[Start GIVEN MATERIAL]
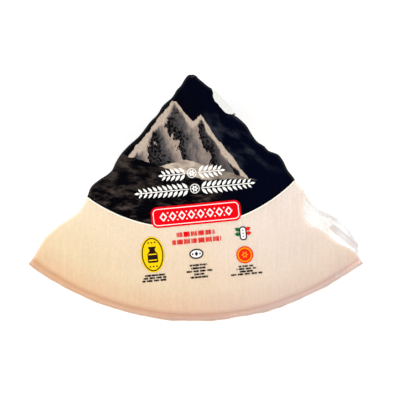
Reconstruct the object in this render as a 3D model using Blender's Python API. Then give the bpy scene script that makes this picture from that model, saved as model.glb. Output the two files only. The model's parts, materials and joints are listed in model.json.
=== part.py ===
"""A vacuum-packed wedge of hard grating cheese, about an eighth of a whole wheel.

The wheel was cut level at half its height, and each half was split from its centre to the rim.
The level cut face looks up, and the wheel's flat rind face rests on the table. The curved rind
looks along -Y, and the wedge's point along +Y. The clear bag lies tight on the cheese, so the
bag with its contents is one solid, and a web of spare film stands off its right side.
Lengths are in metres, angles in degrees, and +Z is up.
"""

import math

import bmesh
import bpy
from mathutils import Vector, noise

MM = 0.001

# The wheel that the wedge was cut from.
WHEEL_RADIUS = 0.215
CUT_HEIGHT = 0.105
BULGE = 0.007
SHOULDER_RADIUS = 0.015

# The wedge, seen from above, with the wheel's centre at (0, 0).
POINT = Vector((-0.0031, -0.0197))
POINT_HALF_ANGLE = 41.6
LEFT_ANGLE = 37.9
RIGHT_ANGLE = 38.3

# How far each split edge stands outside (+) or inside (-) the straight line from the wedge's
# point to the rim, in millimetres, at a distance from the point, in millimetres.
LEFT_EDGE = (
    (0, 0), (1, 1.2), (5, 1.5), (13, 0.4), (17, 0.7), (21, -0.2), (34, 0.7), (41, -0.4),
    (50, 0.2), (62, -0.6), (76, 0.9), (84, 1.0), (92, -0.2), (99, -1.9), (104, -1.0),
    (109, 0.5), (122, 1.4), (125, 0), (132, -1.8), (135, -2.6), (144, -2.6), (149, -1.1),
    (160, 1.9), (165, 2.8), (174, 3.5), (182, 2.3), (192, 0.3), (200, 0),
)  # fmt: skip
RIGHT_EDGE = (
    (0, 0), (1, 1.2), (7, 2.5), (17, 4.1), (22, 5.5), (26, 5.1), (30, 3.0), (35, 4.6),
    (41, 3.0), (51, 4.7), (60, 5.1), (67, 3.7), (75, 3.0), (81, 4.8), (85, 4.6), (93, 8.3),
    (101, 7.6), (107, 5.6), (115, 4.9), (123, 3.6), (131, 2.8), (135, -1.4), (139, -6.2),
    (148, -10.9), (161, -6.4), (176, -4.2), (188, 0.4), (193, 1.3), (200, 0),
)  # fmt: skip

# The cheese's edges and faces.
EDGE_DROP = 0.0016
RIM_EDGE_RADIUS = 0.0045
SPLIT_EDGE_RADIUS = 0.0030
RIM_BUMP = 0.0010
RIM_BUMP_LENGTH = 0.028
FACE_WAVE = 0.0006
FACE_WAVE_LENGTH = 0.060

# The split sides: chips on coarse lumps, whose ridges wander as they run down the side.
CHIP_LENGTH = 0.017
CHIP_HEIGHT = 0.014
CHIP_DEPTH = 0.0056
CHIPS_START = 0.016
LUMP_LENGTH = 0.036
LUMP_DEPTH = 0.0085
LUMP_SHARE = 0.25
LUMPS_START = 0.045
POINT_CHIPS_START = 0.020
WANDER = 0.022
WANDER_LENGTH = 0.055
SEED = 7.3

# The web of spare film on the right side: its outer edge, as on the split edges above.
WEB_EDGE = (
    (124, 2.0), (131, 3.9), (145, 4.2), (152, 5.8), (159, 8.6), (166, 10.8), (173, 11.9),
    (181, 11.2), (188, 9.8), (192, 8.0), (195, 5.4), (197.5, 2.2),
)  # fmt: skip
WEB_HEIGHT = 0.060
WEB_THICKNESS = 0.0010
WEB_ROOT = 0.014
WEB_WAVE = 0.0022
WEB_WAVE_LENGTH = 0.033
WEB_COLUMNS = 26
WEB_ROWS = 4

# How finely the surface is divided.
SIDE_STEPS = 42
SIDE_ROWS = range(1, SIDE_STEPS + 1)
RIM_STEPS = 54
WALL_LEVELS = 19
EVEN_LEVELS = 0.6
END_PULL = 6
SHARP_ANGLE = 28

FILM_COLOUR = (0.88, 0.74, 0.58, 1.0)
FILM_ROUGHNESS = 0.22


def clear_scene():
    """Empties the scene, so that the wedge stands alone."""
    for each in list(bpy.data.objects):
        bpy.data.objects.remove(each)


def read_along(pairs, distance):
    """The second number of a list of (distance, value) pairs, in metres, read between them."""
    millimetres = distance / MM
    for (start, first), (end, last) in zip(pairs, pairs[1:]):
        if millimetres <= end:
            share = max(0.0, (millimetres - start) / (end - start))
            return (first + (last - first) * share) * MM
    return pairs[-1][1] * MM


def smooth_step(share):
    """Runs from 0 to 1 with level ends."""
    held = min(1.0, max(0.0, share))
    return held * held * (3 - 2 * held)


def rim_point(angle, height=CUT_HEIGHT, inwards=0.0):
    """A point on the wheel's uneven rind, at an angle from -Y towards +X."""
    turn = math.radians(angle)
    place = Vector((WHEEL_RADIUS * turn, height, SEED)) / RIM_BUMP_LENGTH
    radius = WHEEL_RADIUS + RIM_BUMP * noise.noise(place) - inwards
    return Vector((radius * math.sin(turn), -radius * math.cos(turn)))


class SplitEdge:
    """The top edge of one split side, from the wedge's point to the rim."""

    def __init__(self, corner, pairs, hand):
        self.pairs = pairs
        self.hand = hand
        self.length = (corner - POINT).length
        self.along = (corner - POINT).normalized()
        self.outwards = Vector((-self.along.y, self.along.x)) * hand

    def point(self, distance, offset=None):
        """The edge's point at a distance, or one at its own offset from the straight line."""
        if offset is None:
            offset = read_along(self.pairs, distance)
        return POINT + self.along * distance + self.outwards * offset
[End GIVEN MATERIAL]
▸ STATED TASK
Print only the lines that run from the start of the listing to the line bearing "a whole wheel."; please keep the first line and that last one, exactly as they appear.

▸ OUTPUT OF THE EXERCISE
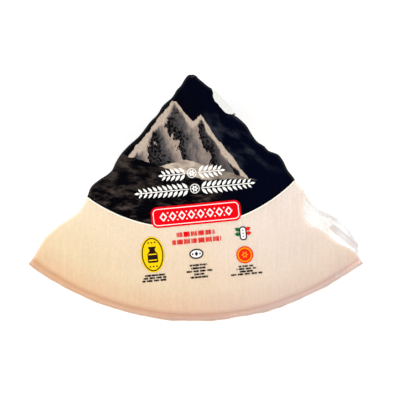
Reconstruct the object in this render as a 3D model using Blender's Python API. Then give the bpy scene script that makes this picture from that model, saved as model.glb. Output the two files only. The model's parts, materials and joints are listed in model.json.
=== part.py ===
"""A vacuum-packed wedge of hard grating cheese, about an eighth of a whole wheel.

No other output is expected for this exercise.